### [Provided records]

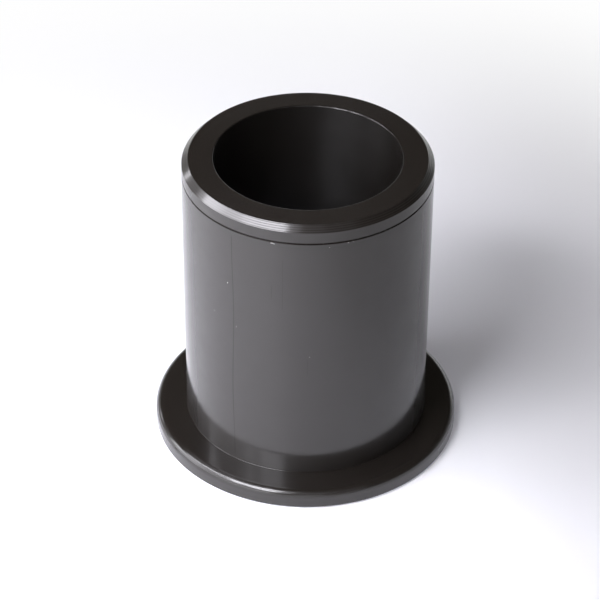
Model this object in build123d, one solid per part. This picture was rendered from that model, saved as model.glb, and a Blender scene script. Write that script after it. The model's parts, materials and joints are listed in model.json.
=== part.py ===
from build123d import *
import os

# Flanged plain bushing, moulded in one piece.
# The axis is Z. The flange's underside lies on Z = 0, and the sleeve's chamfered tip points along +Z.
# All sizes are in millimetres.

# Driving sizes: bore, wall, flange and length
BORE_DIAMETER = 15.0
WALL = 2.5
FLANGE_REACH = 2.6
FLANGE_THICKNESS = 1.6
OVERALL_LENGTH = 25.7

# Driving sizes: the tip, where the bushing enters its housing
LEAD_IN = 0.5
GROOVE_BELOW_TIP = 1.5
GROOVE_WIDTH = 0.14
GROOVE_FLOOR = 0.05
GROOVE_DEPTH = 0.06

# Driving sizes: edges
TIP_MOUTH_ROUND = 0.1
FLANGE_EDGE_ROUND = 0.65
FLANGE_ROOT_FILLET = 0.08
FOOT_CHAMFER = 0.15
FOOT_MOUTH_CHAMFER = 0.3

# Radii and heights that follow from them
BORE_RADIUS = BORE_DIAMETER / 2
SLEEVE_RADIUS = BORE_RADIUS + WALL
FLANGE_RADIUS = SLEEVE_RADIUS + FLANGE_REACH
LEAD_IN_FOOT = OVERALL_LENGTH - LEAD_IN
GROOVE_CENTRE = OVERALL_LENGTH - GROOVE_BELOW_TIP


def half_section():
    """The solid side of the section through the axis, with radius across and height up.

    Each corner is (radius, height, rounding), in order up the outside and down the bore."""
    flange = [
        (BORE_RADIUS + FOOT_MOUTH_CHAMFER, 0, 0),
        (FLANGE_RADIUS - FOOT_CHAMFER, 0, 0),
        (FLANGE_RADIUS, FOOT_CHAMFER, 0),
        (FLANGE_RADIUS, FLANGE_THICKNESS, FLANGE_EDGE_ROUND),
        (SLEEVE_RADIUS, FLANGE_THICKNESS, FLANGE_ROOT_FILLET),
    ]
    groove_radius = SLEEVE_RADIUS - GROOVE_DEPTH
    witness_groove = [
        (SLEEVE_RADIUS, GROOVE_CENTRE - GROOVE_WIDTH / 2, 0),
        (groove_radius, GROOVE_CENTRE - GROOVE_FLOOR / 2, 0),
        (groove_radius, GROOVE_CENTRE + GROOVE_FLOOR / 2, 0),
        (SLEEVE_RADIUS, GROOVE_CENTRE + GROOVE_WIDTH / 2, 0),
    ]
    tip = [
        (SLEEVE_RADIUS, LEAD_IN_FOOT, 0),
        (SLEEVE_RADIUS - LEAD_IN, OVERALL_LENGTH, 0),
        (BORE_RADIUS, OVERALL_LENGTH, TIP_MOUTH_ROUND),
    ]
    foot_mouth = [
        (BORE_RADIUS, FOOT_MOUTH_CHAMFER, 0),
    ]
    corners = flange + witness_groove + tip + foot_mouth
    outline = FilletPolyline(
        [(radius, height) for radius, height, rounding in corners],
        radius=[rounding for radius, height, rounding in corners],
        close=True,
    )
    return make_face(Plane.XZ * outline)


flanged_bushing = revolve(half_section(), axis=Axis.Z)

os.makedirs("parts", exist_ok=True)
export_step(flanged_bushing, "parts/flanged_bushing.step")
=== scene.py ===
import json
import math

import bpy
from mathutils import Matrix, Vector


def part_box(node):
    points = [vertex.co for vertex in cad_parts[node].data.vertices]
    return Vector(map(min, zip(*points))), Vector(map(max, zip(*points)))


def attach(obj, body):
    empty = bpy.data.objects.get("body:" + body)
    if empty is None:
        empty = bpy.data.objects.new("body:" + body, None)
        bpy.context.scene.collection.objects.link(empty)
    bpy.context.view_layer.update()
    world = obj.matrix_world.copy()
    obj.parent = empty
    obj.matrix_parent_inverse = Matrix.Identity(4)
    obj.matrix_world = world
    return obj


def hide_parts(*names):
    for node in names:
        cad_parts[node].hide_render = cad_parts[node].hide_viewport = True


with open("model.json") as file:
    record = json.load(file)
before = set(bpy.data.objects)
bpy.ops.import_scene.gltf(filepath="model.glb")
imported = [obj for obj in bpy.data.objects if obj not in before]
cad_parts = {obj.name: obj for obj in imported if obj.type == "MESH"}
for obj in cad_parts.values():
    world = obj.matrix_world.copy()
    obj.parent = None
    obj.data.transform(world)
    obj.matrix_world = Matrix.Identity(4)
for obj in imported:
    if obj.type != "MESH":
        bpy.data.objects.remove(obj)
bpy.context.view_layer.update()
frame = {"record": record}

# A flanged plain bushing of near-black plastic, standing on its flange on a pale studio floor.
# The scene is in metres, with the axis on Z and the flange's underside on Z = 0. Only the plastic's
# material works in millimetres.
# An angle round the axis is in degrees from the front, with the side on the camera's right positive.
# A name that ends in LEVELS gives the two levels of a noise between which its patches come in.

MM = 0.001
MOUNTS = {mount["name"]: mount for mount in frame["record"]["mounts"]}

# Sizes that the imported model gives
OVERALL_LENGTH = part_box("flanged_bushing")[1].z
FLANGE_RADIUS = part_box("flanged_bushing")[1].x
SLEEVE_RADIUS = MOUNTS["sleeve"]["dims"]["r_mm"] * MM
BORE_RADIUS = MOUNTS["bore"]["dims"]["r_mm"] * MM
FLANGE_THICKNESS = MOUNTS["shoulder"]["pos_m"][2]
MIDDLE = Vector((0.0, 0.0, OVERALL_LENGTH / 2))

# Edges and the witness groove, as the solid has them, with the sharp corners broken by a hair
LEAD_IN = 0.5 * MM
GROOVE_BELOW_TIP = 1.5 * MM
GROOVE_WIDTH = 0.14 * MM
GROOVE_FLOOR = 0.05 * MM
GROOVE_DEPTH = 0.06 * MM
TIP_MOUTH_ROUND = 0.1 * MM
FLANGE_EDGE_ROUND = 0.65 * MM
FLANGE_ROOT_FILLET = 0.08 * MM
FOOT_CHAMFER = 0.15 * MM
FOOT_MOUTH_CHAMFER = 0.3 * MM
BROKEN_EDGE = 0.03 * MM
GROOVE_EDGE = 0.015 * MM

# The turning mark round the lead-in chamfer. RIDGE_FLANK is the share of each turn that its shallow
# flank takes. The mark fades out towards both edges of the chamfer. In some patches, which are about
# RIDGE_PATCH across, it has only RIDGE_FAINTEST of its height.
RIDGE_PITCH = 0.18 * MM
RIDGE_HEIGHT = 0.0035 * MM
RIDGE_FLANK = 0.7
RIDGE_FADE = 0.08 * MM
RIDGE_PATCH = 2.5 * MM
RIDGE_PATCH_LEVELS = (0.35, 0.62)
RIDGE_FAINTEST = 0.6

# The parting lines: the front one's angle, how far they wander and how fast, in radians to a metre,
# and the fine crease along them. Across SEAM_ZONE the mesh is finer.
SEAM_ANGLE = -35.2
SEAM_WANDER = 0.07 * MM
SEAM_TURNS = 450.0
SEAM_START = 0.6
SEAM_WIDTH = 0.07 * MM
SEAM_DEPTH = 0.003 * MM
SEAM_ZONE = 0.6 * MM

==

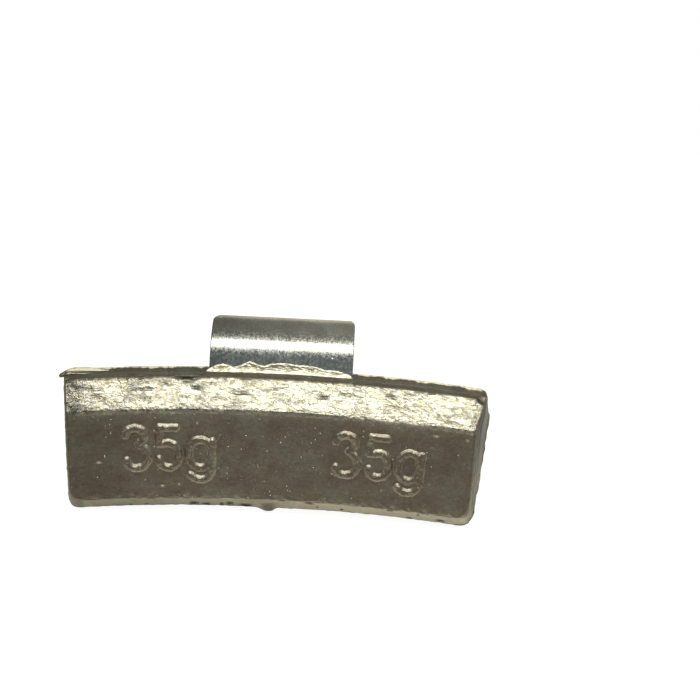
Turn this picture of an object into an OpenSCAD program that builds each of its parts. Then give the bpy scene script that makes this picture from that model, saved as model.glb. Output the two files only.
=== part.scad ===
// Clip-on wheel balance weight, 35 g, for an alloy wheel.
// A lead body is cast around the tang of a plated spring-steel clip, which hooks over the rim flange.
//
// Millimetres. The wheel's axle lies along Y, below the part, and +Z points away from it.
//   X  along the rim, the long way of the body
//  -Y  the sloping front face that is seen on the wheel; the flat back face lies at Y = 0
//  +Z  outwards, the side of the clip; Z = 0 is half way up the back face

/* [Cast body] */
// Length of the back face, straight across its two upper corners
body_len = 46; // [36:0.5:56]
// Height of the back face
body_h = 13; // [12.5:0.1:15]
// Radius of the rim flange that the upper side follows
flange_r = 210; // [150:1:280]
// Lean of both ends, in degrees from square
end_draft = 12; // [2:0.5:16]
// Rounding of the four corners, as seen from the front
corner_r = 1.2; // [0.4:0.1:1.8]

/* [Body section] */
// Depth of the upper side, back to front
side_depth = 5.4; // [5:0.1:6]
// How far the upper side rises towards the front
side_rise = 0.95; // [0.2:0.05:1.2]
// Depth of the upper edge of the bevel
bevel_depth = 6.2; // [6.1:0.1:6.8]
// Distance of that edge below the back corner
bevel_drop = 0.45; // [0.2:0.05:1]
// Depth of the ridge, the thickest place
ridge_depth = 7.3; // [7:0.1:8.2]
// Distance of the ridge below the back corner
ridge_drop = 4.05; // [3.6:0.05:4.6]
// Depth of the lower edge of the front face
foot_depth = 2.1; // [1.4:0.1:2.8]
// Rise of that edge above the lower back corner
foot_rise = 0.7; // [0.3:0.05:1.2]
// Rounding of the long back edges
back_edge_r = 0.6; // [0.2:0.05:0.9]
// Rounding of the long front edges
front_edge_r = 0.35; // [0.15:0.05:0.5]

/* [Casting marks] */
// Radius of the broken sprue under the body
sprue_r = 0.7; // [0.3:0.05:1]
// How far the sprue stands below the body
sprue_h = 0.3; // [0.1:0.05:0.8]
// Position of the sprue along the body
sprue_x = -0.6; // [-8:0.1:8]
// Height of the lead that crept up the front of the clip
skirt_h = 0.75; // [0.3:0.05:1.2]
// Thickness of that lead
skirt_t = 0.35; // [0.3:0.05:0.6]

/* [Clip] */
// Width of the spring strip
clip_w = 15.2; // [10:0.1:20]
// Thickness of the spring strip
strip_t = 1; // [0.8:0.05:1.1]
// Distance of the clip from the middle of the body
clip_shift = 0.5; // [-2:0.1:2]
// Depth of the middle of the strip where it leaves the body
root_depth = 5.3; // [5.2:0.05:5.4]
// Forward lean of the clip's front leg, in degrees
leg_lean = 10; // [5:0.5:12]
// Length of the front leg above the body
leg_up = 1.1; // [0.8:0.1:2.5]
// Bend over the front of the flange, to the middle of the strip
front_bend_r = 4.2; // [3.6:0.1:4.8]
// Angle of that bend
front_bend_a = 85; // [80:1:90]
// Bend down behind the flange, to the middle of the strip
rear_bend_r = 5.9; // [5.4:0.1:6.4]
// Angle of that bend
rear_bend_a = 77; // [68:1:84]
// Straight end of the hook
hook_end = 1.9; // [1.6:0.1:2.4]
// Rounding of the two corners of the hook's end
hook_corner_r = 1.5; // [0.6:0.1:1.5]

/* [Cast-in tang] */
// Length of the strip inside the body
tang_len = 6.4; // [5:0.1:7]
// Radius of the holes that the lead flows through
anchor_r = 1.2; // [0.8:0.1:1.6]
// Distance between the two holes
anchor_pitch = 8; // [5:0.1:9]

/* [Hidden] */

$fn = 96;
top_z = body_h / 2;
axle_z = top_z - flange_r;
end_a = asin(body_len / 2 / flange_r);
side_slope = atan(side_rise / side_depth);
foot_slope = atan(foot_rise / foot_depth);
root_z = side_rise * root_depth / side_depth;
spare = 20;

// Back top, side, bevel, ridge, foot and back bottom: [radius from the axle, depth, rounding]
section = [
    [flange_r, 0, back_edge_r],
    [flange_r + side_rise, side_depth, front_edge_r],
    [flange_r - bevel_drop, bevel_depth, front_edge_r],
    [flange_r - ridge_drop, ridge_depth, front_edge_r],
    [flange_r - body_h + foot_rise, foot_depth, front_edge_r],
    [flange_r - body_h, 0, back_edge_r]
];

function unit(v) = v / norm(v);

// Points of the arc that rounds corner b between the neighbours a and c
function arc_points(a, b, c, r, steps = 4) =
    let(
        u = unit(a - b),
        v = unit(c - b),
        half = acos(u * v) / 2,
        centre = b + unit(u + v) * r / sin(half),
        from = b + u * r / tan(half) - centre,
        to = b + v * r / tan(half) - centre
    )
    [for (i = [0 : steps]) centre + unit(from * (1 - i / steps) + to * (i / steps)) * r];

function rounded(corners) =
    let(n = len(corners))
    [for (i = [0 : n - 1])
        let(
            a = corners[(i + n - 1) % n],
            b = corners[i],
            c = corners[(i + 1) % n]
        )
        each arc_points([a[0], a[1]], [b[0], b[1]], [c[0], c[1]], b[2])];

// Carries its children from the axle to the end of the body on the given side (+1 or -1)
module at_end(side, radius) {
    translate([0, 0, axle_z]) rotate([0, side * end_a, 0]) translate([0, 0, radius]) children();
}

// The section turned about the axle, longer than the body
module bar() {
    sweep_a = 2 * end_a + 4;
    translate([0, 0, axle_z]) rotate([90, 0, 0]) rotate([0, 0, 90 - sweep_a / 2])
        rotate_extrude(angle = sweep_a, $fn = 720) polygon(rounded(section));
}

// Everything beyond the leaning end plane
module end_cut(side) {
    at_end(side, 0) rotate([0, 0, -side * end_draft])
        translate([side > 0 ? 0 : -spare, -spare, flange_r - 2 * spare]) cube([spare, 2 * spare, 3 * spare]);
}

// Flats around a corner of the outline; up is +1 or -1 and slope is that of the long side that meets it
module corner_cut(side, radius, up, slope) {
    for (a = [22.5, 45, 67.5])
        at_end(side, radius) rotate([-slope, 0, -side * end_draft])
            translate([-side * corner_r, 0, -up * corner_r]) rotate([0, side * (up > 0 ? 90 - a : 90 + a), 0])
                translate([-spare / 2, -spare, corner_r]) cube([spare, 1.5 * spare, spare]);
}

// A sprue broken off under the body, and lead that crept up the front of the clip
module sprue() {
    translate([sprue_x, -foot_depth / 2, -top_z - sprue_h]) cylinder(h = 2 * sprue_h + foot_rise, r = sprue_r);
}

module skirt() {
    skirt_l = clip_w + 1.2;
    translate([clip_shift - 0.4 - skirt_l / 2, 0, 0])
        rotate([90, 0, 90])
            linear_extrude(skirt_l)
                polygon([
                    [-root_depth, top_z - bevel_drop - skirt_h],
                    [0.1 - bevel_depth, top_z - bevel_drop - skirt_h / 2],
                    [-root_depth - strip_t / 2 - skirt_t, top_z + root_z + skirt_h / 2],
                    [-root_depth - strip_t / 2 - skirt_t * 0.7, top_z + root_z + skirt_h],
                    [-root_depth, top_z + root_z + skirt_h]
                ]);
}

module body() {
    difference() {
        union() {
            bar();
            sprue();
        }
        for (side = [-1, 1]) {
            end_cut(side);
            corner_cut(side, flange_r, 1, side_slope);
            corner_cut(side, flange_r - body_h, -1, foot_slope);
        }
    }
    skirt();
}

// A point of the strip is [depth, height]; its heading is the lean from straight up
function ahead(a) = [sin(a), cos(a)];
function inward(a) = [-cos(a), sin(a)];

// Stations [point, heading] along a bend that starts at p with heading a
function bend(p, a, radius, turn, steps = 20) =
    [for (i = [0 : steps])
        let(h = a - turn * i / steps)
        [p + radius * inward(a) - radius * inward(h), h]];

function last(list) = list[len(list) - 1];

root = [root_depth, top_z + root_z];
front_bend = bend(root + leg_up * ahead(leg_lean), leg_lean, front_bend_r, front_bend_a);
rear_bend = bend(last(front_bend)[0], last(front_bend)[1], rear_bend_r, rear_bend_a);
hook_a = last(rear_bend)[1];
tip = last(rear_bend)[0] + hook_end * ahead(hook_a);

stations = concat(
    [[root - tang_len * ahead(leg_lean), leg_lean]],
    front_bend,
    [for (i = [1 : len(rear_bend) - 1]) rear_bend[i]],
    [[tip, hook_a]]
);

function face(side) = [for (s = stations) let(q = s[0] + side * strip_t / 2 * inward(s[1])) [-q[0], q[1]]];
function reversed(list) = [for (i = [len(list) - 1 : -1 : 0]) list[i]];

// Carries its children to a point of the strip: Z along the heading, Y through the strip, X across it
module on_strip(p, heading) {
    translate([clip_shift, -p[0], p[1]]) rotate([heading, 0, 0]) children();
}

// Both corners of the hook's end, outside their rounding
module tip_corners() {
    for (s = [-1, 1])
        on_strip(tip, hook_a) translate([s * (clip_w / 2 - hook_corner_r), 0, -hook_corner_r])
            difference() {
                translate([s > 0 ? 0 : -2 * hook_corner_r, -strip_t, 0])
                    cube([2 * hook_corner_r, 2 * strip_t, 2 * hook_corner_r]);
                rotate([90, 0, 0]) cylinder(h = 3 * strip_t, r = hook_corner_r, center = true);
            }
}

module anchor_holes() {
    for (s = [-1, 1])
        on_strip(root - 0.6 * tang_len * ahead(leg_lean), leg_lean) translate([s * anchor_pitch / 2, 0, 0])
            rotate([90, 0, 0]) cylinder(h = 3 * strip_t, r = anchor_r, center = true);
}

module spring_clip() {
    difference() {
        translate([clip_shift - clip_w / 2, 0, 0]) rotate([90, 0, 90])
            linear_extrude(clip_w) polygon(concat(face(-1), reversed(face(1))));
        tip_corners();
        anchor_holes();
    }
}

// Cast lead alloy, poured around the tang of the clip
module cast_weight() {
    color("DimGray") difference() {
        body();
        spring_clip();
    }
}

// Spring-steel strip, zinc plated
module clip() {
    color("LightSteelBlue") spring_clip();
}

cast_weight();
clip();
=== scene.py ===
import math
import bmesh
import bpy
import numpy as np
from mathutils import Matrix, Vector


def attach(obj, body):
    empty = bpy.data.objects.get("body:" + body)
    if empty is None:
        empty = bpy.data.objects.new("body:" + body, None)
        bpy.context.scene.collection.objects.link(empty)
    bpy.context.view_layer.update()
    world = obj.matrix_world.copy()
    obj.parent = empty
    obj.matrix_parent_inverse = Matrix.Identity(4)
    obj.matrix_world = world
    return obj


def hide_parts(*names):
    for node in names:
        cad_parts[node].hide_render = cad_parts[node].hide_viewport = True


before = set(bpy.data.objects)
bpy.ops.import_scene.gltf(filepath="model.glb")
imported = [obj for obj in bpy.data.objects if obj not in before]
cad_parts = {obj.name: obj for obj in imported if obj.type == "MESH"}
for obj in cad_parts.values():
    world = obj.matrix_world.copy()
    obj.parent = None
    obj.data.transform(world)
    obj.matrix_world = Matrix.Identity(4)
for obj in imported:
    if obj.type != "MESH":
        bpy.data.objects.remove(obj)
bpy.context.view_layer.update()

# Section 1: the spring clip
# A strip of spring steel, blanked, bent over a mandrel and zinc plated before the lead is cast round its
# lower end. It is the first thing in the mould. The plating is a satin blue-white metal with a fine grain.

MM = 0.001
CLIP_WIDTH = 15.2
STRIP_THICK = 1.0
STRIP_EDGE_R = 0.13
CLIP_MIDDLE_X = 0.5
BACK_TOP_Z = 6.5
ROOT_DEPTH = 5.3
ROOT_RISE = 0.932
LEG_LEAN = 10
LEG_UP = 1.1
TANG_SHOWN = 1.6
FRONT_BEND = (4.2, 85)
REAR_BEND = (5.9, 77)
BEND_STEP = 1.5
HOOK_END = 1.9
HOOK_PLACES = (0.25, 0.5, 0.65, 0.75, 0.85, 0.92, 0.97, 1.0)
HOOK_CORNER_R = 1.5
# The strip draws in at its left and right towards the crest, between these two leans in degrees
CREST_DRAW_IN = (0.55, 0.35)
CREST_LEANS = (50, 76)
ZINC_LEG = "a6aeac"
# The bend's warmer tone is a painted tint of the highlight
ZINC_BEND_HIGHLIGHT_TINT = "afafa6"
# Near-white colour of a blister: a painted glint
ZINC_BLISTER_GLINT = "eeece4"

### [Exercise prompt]
Your task is to quote exactly the lines beginning with the one that contains "Model this object" and ending with the one that contains "OVERALL_LENGTH = 25.7", with nothing left out or added.

### [Solution to this task]
Model this object in build123d, one solid per part. This picture was rendered from that model, saved as model.glb, and a Blender scene script. Write that script after it. The model's parts, materials and joints are listed in model.json.
=== part.py ===
from build123d import *
import os

# Flanged plain bushing, moulded in one piece.
# The axis is Z. The flange's underside lies on Z = 0, and the sleeve's chamfered tip points along +Z.
# All sizes are in millimetres.

# Driving sizes: bore, wall, flange and length
BORE_DIAMETER = 15.0
WALL = 2.5
FLANGE_REACH = 2.6
FLANGE_THICKNESS = 1.6
OVERALL_LENGTH = 25.7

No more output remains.